**Material provided**
◇ ◇ ◇ ◇ ◇ ◇ ◇
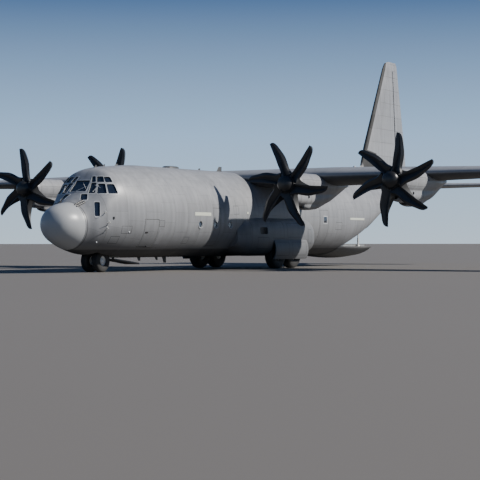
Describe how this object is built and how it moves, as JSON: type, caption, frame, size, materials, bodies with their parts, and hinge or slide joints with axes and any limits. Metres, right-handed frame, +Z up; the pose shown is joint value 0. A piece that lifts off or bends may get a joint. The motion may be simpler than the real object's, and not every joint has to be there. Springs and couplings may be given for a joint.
{
  "type": "1:2 scale model of a military transport plane",
  "caption": "High-wing four-engine turboprop transport plane on its landing gear, with a hollow cargo hold, lowered rear ramp and moving flight controls.",
  "frame": {"origin": "on the ground, midway along the length and on the centre plane", "axes": "+X to the plane's left wing tip (port), -Y towards the nose, +Z up"},
  "size_m": [20.205, 17.17, 5.92],
  "materials": {
    "airframe_paint": "satin mid grey paint on aluminium skin",
    "radome_paint": "smooth light grey rain-erosion coat",
    "spinner_paint": "dark satin",
    "blade_composite": "dark composite with satin paint",
    "tyre_rubber": "black rubber",
    "wheel_paint": "pale grey satin paint",
    "gear_paint": "off-white satin paint",
    "window_glass": "dark blue-grey laminated glass",
    "cockpit_trim": "matt grey-green interior paint",
    "floor_metal": "bare worn deck metal"
  },
  "bodies": {
    "airframe": {"center_wing": "airframe_paint", "outer_wing_left": "airframe_paint", "outer_wing_right": "airframe_paint", "tailplane": "airframe_paint", "radome": "radome_paint", "nose_section": "airframe_paint", "center_fuselage": "airframe_paint", "aft_fuselage": "airframe_paint", "fin": "airframe_paint", "cockpit_glazing": "window_glass", "flight_deck": "cockpit_trim", "cargo_floor": "floor_metal", "troop_door_left": "airframe_paint", "troop_door_right": "airframe_paint", "gear_fairing_left": "airframe_paint", "main_gear_door_left": "airframe_paint", "gear_fairing_right": "airframe_paint", "main_gear_door_right": "airframe_paint", "main_gear_legs_left": "gear_paint", "main_gear_legs_right": "gear_paint", "nose_gear_leg": "gear_paint", "nose_gear_door": "airframe_paint", "nacelle_port_outer": "airframe_paint", "nacelle_port_inner": "airframe_paint", "nacelle_starboard_inner": "airframe_paint", "nacelle_starboard_outer": "airframe_paint"},
    "propeller_port_outer_assembly": {"propeller_port_outer": "blade_composite", "spinner_port_outer": "spinner_paint"},
    "propeller_port_inner_assembly": {"propeller_port_inner": "blade_composite", "spinner_port_inner": "spinner_paint"},
    "propeller_starboard_inner_assembly": {"propeller_starboard_inner": "blade_composite", "spinner_starboard_inner": "spinner_paint"},
    "propeller_starboard_outer_assembly": {"propeller_starboard_outer": "blade_composite", "spinner_starboard_outer": "spinner_paint"},
    "nose_fork": {"nose_gear_fork": "gear_paint"},
    "nose_wheel_pair": {"nose_wheels": "wheel_paint", "nose_tyre_left": "tyre_rubber", "nose_tyre_right": "tyre_rubber"},
    "main_wheel_left_front_assembly": {"main_wheel_left_front": "wheel_paint", "main_tyre_left_front": "tyre_rubber"},
    "main_wheel_left_rear_assembly": {"main_wheel_left_rear": "wheel_paint", "main_tyre_left_rear": "tyre_rubber"},
    "main_wheel_right_front_assembly": {"main_wheel_right_front": "wheel_paint", "main_tyre_right_front": "tyre_rubber"},
    "main_wheel_right_rear_assembly": {"main_wheel_right_rear": "wheel_paint", "main_tyre_right_rear": "tyre_rubber"},
    "crew_door_leaf": {"crew_door": "airframe_paint"},
    "cargo_ramp_leaf": {"cargo_ramp": "airframe_paint"},
    "aft_cargo_door_leaf": {"aft_cargo_door": "airframe_paint"},
    "inner_flap_left_surface": {"inner_flap_left": "airframe_paint"},
    "inner_flap_right_surface": {"inner_flap_right": "airframe_paint"},
    "outer_flap_left_surface": {"outer_flap_left": "airframe_paint"},
    "outer_flap_right_surface": {"outer_flap_right": "airframe_paint"},
    "aileron_left_surface": {"aileron_left": "airframe_paint"},
    "aileron_right_surface": {"aileron_right": "airframe_paint"},
    "elevator_left_surface": {"elevator_left": "airframe_paint"},
    "elevator_right_surface": {"elevator_right": "airframe_paint"},
    "rudder_surface": {"rudder": "airframe_paint"}
  },
  "joints": [
    {"name": "propeller_port_outer_spin", "type": "hinge", "parent": "airframe", "child": "propeller_port_outer_assembly", "pos_m": [5.095, -3.065, 1.988], "axis": [0, 1, 0], "continuous": true},
    {"name": "propeller_port_inner_spin", "type": "hinge", "parent": "airframe", "child": "propeller_port_inner_assembly", "pos_m": [2.475, -3.065, 1.9465], "axis": [0, 1, 0], "continuous": true},
    {"name": "propeller_starboard_inner_spin", "type": "hinge", "parent": "airframe", "child": "propeller_starboard_inner_assembly", "pos_m": [-2.475, -3.065, 1.9465], "axis": [0, 1, 0], "continuous": true},
    {"name": "propeller_starboard_outer_spin", "type": "hinge", "parent": "airframe", "child": "propeller_starboard_outer_assembly", "pos_m": [-5.095, -3.065, 1.988], "axis": [0, 1, 0], "continuous": true},
    {"name": "nose_wheel_steering", "type": "hinge", "parent": "airframe", "child": "nose_fork", "pos_m": [0, -7, 0.24198], "axis": [0, 0, 1], "range_deg": [-60, 60]},
    {"name": "nose_wheel_spin", "type": "hinge", "parent": "nose_fork", "child": "nose_wheel_pair", "pos_m": [0, -7, 0.24198], "axis": [1, 0, 0], "continuous": true},
    {"name": "main_wheel_left_front_spin", "type": "hinge", "parent": "airframe", "child": "main_wheel_left_front_assembly", "pos_m": [1.085, -1.216, 0.34569], "axis": [1, 0, 0], "continuous": true},
    {"name": "main_wheel_left_rear_spin", "type": "hinge", "parent": "airframe", "child": "main_wheel_left_rear_assembly", "pos_m": [1.085, -0.454, 0.34569], "axis": [1, 0, 0], "continuous": true},
    {"name": "main_wheel_right_front_spin", "type": "hinge", "parent": "airframe", "child": "main_wheel_right_front_assembly", "pos_m": [-1.085, -1.216, 0.34569], "axis": [1, 0, 0], "continuous": true},
    {"name": "main_wheel_right_rear_spin", "type": "hinge", "parent": "airframe", "child": "main_wheel_right_rear_assembly", "pos_m": [-1.085, -0.454, 0.34569], "axis": [1, 0, 0], "continuous": true},
    {"name": "crew_door_hinge", "type": "hinge", "parent": "airframe", "child": "crew_door_leaf", "pos_m": [0.825, -6.35625, 0.5445], "axis": [0, 1, 0], "range_deg": [0, 105]},
    {"name": "cargo_ramp_hinge", "type": "hinge", "parent": "airframe", "child": "cargo_ramp_leaf", "pos_m": [0, 2.68, 0.4975], "axis": [1, 0, 0], "range_deg": [-15, 20]},
    {"name": "aft_cargo_door_hinge", "type": "hinge", "parent": "airframe", "child": "aft_cargo_door_leaf", "pos_m": [0, 5.96, 1.78], "axis": [1, 0, 0], "range_deg": [0, 29]},
    {"name": "inner_flap_left_hinge", "type": "hinge", "parent": "airframe", "child": "inner_flap_left_surface", "pos_m": [0.975, -0.0544, 2.17591], "axis": [1, 0, 0.0035], "range_deg": [-36, 0]},
    {"name": "inner_flap_right_hinge", "type": "hinge", "parent": "airframe", "child": "inner_flap_right_surface", "pos_m": [-0.975, -0.0544, 2.17591], "axis": [1, 0, -0.0035], "range_deg": [-36, 0]},
    {"name": "outer_flap_left_hinge", "type": "hinge", "parent": "airframe", "child": "outer_flap_left_surface", "pos_m": [2.825, -0.05681, 2.18239], "axis": [0.9968, -0.0802, 0.0035], "range_deg": [-36, 0]},
    {"name": "outer_flap_right_hinge", "type": "hinge", "parent": "airframe", "child": "outer_flap_right_surface", "pos_m": [-2.825, -0.05681, 2.18239], "axis": [0.9968, 0.0802, -0.0035], "range_deg": [-36, 0]},
    {"name": "aileron_left_hinge", "type": "hinge", "parent": "airframe", "child": "aileron_left_surface", "pos_m": [6.21, -0.3104, 2.19423], "axis": [0.9966, -0.0818, 0.0035], "range_deg": [-15, 25]},
    {"name": "aileron_right_hinge", "type": "hinge", "parent": "airframe", "child": "aileron_right_surface", "pos_m": [-6.21, -0.3104, 2.19423], "axis": [0.9966, 0.0818, -0.0035], "range_deg": [-15, 25]},
    {"name": "elevator_left_hinge", "type": "hinge", "parent": "airframe", "child": "elevator_left_surface", "pos_m": [0.48, 7.45931, 2.24], "axis": [0.9981, 0.0609, 0], "range_deg": [-15, 40]},
    {"name": "elevator_right_hinge", "type": "hinge", "parent": "airframe", "child": "elevator_right_surface", "pos_m": [-0.48, 7.45931, 2.24], "axis": [0.9981, -0.0609, 0], "range_deg": [-15, 40]},
    {"name": "rudder_hinge", "type": "hinge", "parent": "airframe", "child": "rudder_surface", "pos_m": [0, 7.74, 2.48], "axis": [0, -0.0536, 0.9986], "range_deg": [-35, 35]}
  ]
}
◇ ◇ ◇ ◇ ◇ ◇ ◇
**Stated exercise**
Give only the number of lines in the material above that hold the word "with".

**Result for this task**
3